The circumstances of the crash itself remain largely unknown. If anything can be read into the images of the Clutha Vaults and what little information has been ­released by the Air Accidents Investigation Branch, it is that events happened very quickly.
The lack of an emergency call and the seemingly ­vertical descent point towards a rapid escalation of events. However, what lay behind that is still unknown as Flight International went to press. Nonetheless – and this is not to prejudge what the AAIB may ­subsequently conclude – examination of the  EC135’s safety record since its commerical debut in 1997 is ­revealing.
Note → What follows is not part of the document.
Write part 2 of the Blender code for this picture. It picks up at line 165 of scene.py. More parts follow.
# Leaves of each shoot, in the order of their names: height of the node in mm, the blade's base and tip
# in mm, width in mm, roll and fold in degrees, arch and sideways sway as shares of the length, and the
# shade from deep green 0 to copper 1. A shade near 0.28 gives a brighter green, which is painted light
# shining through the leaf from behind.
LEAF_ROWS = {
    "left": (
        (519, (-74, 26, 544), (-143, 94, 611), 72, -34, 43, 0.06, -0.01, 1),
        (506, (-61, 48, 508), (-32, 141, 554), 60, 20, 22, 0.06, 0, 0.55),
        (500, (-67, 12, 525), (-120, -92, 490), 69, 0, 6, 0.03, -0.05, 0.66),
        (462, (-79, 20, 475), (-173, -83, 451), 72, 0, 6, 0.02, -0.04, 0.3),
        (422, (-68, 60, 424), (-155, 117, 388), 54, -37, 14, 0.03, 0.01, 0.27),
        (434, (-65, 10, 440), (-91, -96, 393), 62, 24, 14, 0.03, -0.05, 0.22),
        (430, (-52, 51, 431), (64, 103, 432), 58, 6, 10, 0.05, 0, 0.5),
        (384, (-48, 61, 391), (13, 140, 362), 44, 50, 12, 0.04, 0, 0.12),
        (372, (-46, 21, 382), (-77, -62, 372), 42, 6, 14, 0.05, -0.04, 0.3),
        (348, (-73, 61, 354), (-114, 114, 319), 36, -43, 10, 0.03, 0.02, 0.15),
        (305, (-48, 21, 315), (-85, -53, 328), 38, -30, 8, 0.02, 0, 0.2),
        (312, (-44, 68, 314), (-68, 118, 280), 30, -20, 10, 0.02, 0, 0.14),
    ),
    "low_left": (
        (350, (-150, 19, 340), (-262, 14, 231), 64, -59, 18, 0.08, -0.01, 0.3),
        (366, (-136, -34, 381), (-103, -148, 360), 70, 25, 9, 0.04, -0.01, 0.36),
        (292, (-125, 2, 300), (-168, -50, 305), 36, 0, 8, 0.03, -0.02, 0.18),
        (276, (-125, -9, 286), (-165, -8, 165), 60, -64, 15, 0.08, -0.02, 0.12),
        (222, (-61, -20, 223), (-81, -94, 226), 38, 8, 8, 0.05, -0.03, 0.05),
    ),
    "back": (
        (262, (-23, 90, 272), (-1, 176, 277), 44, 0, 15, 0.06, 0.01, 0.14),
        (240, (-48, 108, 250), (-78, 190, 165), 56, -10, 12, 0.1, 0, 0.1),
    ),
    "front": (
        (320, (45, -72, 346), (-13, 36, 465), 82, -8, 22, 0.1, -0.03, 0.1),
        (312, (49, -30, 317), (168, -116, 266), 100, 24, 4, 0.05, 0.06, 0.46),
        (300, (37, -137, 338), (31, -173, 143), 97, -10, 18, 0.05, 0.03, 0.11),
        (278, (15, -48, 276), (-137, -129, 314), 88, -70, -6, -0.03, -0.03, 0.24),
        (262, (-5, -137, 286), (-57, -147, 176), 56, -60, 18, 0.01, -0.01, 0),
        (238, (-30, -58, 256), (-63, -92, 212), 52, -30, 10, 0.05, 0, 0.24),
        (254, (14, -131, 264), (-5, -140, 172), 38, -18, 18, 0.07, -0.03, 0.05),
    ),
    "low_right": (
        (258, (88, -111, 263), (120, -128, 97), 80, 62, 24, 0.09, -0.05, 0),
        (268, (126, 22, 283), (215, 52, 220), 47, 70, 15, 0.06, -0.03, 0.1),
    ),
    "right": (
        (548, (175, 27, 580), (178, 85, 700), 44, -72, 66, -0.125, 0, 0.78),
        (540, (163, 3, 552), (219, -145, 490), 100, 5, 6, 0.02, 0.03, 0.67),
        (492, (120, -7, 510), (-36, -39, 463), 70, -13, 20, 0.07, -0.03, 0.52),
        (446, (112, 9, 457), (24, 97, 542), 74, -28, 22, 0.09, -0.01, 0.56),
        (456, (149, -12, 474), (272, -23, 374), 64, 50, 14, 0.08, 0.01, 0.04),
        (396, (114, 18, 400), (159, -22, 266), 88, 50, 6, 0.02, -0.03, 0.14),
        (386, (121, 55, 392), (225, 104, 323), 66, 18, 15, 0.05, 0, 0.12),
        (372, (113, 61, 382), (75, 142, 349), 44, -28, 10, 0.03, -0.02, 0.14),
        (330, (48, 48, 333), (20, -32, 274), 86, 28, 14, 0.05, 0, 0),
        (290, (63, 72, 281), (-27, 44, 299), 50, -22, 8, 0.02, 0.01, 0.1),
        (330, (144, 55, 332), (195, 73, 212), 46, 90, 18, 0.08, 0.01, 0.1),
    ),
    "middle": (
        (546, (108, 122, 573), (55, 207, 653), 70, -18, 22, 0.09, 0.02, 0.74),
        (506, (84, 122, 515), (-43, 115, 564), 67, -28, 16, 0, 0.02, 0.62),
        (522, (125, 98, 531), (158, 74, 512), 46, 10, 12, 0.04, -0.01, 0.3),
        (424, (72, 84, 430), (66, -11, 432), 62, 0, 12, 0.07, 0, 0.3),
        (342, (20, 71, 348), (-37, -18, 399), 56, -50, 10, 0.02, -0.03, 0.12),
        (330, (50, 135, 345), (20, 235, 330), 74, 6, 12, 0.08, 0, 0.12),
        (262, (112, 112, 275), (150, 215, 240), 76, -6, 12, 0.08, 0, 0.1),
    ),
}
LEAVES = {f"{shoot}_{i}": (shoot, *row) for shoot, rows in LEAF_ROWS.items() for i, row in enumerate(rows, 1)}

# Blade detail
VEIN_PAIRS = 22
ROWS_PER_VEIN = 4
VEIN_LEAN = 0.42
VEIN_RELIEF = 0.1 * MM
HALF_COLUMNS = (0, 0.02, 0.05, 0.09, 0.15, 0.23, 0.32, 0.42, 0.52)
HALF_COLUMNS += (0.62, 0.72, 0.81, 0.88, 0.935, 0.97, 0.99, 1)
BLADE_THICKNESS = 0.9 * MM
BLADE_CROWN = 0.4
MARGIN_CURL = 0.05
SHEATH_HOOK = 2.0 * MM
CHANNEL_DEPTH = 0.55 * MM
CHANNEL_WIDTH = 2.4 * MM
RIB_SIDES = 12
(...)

It shows that in over 2.9 million hours of ­operation there have been just 45 accidents of any ­seriousness, causing 32 fatalities among passengers and crew.
Clearly that is still 32 deaths too many, but given the huge numbers of the type in operation, that still ­remains a relatively enviable record.
That is not simply because the EC135 is only ­employed as a playboy’s extravagence either. A huge number of the aircraft in operation are used in the emergency medical evacuation role or, as was the case in Glasgow, other blue-light functions.
None of this should diminish the tragedy of the events in Glasgow, of course. And if it transpires that it is a manufacturing defect to blame, that safety record will count for naught.